An exhaustive bibliography of the works of Xavier de Planhol up until 2000 was published in a two-volume festschrift edited by Daniel Balland and titled Hommes et terres d'islam. Mélanges offerts à Xavier de Planhol (Men and the Lands of Islam: A Festschift Offered to Xavier de Planhol), published by the Institut Français de Recherche en Iran/Peeters, Tehran-Louvain in 2000.

His most important publications include:

Recherches sur la géographie humaine de l'Iran septentrional [Studies on the Human, Geography of Northern Iran]. Paris: CNRS, 1964, 78 pages. Studies about the qalᶜeh, Lārijān, Kelārdasht, and Tehran.
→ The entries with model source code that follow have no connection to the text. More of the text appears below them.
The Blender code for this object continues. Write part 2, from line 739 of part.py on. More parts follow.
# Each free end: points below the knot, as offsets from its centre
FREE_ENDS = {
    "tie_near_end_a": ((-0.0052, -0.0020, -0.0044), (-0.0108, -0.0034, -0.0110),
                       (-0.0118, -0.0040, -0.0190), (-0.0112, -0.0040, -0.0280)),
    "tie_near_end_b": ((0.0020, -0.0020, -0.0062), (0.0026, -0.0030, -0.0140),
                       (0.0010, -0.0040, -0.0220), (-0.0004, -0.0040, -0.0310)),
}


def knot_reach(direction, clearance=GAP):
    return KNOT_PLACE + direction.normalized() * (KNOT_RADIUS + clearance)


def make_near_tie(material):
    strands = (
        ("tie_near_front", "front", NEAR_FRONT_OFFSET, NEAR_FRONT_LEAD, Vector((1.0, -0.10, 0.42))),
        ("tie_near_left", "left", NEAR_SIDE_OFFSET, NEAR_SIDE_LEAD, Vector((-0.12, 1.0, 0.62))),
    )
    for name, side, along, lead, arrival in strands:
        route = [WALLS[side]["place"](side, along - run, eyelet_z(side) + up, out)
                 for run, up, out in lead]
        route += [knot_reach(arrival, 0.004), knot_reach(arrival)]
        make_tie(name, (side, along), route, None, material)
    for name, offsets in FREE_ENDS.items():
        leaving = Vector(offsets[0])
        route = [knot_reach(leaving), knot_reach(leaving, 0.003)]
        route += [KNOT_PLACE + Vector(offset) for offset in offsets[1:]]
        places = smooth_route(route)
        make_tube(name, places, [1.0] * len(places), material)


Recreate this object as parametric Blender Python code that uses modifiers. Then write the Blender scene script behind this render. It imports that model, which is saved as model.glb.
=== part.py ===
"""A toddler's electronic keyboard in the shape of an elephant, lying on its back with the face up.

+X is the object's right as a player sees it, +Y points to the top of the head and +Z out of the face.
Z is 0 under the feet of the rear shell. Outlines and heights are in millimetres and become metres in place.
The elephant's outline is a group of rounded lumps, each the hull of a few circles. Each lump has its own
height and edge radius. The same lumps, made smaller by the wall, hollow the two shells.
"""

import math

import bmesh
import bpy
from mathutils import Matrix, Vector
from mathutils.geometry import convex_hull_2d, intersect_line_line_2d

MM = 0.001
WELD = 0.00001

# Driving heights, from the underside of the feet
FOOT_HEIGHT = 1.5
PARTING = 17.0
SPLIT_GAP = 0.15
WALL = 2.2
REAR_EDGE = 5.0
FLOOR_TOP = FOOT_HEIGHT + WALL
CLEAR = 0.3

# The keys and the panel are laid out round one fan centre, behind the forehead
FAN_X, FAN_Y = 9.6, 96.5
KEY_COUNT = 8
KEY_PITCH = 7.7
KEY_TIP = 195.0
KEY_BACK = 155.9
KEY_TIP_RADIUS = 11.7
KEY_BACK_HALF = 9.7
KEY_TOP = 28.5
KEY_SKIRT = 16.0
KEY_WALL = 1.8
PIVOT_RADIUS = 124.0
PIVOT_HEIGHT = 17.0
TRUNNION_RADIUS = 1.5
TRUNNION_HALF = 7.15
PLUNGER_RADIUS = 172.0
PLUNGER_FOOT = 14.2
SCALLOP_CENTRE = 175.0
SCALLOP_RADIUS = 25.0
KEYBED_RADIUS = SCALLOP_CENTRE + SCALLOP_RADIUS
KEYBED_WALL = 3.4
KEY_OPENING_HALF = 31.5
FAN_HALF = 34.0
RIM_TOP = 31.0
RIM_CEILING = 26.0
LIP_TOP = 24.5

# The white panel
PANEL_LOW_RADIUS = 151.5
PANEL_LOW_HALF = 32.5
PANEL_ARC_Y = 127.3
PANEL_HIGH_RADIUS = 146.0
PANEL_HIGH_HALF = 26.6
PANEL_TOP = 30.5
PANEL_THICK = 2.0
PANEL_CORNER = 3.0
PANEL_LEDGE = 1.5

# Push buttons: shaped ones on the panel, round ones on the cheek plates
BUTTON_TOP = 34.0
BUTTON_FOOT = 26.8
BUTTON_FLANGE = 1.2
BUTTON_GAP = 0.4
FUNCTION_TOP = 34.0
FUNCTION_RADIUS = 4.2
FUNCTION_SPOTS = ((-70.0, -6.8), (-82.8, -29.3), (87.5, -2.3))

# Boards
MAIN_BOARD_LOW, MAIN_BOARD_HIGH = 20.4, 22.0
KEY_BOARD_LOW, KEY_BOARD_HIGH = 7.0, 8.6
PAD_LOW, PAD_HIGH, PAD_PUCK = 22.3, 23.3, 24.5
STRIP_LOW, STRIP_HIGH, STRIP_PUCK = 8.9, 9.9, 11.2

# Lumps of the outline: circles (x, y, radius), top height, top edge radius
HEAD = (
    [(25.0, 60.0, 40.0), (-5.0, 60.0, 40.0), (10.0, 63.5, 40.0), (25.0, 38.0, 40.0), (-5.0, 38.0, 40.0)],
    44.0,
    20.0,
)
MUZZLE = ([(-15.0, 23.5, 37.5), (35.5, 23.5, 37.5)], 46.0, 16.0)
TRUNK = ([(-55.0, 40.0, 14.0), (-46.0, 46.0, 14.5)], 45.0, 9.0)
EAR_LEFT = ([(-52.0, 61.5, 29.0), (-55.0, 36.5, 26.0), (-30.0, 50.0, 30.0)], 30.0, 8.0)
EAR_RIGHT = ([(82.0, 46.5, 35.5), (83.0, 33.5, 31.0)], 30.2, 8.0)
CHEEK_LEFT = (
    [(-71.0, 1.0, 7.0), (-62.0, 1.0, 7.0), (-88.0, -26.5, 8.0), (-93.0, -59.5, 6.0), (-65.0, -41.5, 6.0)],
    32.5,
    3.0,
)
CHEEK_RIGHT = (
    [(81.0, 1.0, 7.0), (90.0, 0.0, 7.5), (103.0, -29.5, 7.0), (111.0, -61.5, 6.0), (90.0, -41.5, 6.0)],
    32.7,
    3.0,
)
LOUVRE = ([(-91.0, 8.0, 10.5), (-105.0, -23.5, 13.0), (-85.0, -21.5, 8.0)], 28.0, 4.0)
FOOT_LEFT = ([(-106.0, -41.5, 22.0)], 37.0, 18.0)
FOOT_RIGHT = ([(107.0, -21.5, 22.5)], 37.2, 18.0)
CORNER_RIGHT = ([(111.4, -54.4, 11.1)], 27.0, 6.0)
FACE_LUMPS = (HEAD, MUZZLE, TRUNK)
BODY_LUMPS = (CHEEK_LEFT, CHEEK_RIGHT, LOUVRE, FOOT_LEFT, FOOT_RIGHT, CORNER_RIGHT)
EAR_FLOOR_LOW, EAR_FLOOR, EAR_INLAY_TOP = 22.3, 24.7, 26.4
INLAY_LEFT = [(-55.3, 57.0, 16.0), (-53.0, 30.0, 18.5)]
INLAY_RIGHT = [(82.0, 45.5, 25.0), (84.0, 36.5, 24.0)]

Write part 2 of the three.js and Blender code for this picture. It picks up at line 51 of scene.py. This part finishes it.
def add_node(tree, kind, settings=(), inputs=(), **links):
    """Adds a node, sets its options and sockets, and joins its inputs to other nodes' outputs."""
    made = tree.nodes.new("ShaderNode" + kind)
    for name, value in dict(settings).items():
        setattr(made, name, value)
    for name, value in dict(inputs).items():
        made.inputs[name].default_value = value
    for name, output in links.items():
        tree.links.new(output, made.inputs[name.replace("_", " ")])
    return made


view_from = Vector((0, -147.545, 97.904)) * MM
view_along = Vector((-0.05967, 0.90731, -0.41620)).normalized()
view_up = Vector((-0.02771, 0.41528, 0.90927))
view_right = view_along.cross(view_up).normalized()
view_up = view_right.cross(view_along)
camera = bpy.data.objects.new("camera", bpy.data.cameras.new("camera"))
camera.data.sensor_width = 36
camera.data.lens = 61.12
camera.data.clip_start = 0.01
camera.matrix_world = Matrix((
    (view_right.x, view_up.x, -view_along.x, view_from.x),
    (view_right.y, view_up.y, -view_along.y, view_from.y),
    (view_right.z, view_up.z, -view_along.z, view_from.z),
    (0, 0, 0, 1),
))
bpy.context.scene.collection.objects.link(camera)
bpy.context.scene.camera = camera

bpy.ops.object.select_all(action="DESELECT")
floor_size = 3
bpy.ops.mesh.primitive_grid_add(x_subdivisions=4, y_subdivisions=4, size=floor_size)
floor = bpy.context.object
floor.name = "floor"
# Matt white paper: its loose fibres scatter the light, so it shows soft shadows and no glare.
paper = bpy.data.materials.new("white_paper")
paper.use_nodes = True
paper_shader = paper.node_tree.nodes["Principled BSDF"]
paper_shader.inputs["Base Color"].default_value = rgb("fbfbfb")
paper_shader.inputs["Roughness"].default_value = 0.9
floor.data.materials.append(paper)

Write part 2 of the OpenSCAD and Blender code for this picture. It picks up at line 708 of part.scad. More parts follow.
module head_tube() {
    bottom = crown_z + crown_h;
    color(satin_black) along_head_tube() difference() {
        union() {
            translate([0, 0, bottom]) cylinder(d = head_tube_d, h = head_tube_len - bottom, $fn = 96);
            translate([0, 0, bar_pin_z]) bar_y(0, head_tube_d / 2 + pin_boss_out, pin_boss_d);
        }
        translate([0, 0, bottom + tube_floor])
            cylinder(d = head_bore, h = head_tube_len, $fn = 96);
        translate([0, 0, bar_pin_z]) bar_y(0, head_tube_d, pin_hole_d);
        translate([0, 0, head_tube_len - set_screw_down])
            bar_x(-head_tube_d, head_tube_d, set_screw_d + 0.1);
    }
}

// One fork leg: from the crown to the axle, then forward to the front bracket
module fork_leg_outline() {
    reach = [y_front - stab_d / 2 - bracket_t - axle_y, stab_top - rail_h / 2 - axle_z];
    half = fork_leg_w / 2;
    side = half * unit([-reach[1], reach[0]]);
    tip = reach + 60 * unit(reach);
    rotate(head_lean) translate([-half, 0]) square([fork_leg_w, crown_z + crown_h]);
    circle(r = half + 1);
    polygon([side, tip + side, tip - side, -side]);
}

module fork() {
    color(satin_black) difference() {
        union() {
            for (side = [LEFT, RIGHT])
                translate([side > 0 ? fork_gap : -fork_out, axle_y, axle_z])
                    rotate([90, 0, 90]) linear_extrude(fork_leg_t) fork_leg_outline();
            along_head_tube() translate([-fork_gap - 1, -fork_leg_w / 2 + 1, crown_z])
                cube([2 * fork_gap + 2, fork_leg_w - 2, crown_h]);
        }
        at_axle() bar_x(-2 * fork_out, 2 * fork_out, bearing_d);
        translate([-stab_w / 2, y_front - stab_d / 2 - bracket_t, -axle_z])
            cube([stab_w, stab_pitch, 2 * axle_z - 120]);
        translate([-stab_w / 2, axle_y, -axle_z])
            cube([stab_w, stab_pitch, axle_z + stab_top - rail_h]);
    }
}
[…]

Les fondements géographiques de l'histoire de l'islam [The Geographical Roots of the History of Islam]. Paris: Flammarion, 1968, 442 pages. A first short version of this book was translated into English as The World of Islam. Ithaca, NY: Cornell University Press, 1959.

Géographie historique de la France. Paris: Fayard, 1988, 635 pages (with Paul Claval). Translated into English as An Historical Geography of France. Cambridge: Cambridge University Press, 1994.

Les nations du Prophète. Manuel de géographique de politique musulmane [The Nations of the Prophet: A Geographic Manual of Muslim Politics]. Paris: Fayard, 1993, 894 pages.

L'eau de neige. Le tiède et le frais [Snow Water: The Warm and Cool]. Paris: Fayard, 1995, 474 pages.

Les minorités en islam, géographie politique et sociale [Minorities in Islam: Political and Social Geography]. Paris : Flammarion, 1997, 524 pages.

L'islam et la mer. La mosquée et le matelot VIIe XXe siècle [Islam and the Sea: The Mosque and the Sailor from the Seventh to the Twentieth Century]. Paris: Perrin, 2000, 658 pages.

Le paysage animal. L’homme et la grande faune: une zoogéographie historique [The Animal Landscape: Man and the Great Fauna: An Historical Zoogeography Paris]. Paris: Fayard, 2004, 1127 pages.

References

1 This ancient agricultural revolution was the subject of one of the last academic lectures of Xavier de Planhol, which he gave at the invitation of the research team “Monde Iranien” (CNRS) on 19 March 2009. It was published as “Le kārēz et la luzerne: une première révolution agricole en Iran,” in Studia iranica 39 (2010): 11‒26.